Saint-Barthélemy
Il y a 442 ans de cela, le 24 août 1572, commençait le massacre de la
Saint-Barthélemy, point fort dans toute son horreur des guerres de
religion qui ensanglantaient la France à l’époque. Ce qui aurait du
n’être que le massacre d’une élite tourna à la boucherie de milliers de
parisiens dont le seul tort était de professer la religion dite
« protestante ». Ce massacre ne fut pas unique. Quelques années
auparavant la « Michelade », à Nimes avait vu les protestant massacrer
les catholiques de cette ville[1].
Le massacre de la Saint-Barthélemy eut des échos en France. Des
massacres similaires furent perpétrés dans d’autres villes. Mais, ce
massacre fut aussi l’acte qui facilita l’union des protestants, réunis
autour d’Henri de Navarre, le futur Henri IV après son évasion du Louvre
et le parti des « politiques », ces catholiques qui considéraient que
l’on était d’abord français avant que de se définir par une allégeance
religieuse. L’exécution par Henri III du Duc de Guise à Blois, son
alliance avec Henri de Navarre, puis, son assassinat par un moine
fanatique, furent autant d’événements qui préparèrent l’accession au
pouvoir d’Henri IV (reconnu par Henri III sur son lit de mort) et le
triomphe de cette alliance nationale contre le fanatisme religieux.
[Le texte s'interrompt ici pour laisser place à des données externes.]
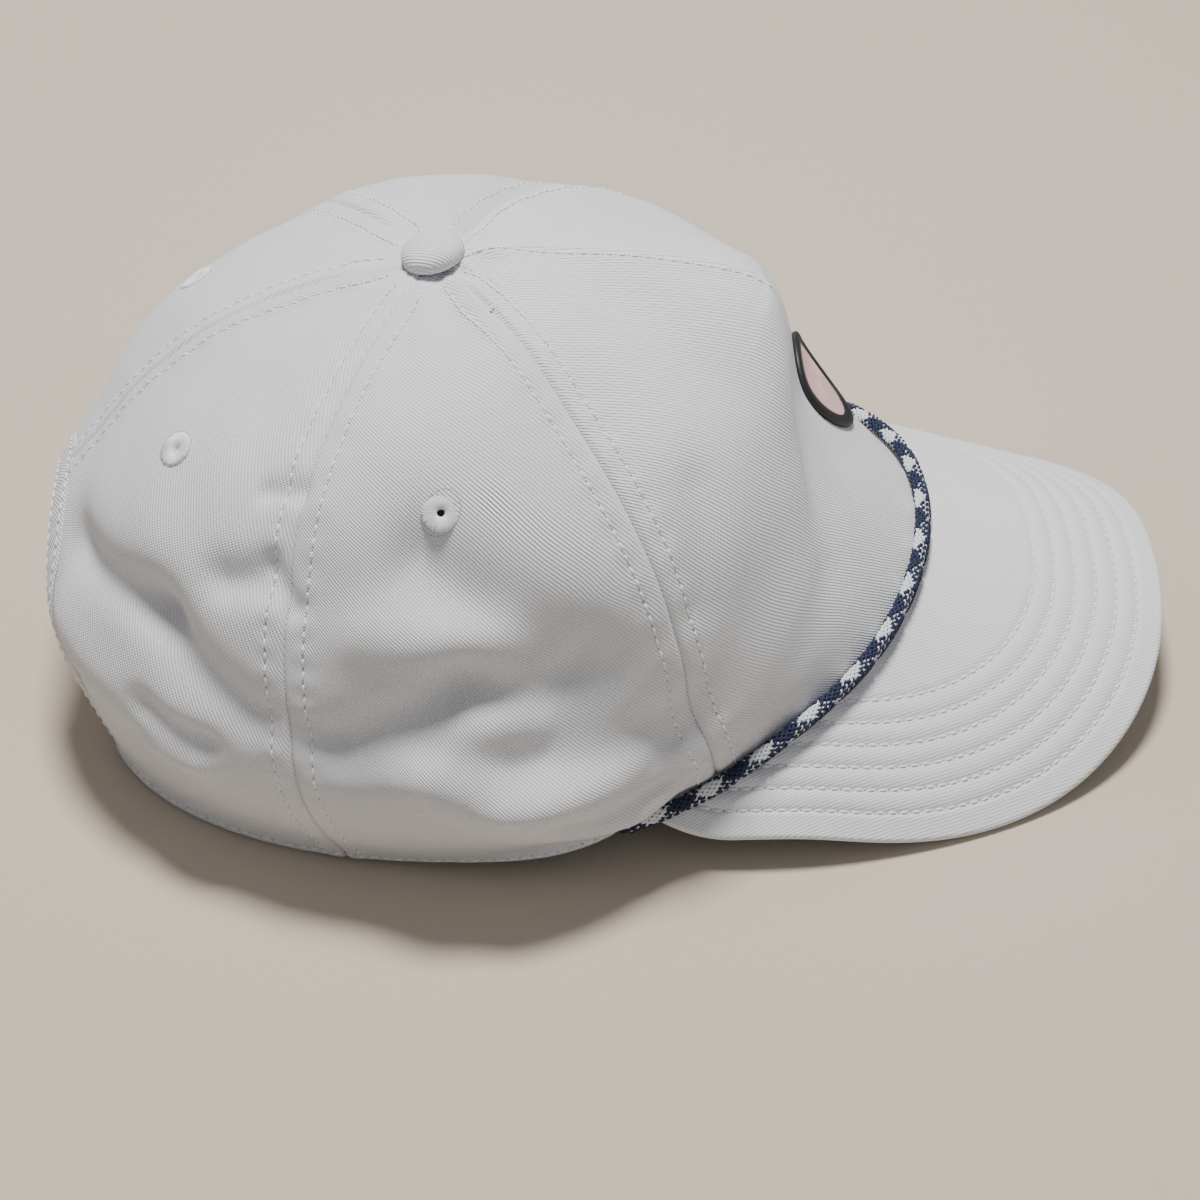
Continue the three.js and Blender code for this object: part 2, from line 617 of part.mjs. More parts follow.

Dans la vague des commémorations actuelles, il est significatif que
cet anniversaire soit passé sous silence. Pourtant, la Saint-Barthélemy
est d’une actualité brûlante aujourd’hui. Elle est emblématique du
destin qui nous attend si nous laissons les allégeances religieuses
dominer l’espace politique, et plus simplement l’espace publique. Les
atrocités qui sont commises en Syrie et en Irak aujourd’hui par des
fanatiques se réclamant de la religion musulmane furent légions en
Europe occidentale à l’époque des guerres de religion. Les manipulations
politiques sont les mêmes. Derrière le fanatisme des uns et des autres,
c’est l’affrontement entre l’Espagne et les princes protestants qui se
joue. Il est à cet égard significatif que la sortie de cet espace où le
politique est dominé par le religieux ne fut possible qu’à travers le
réaffirmation de la Nation, cadre qui unit quand les croyances divisent.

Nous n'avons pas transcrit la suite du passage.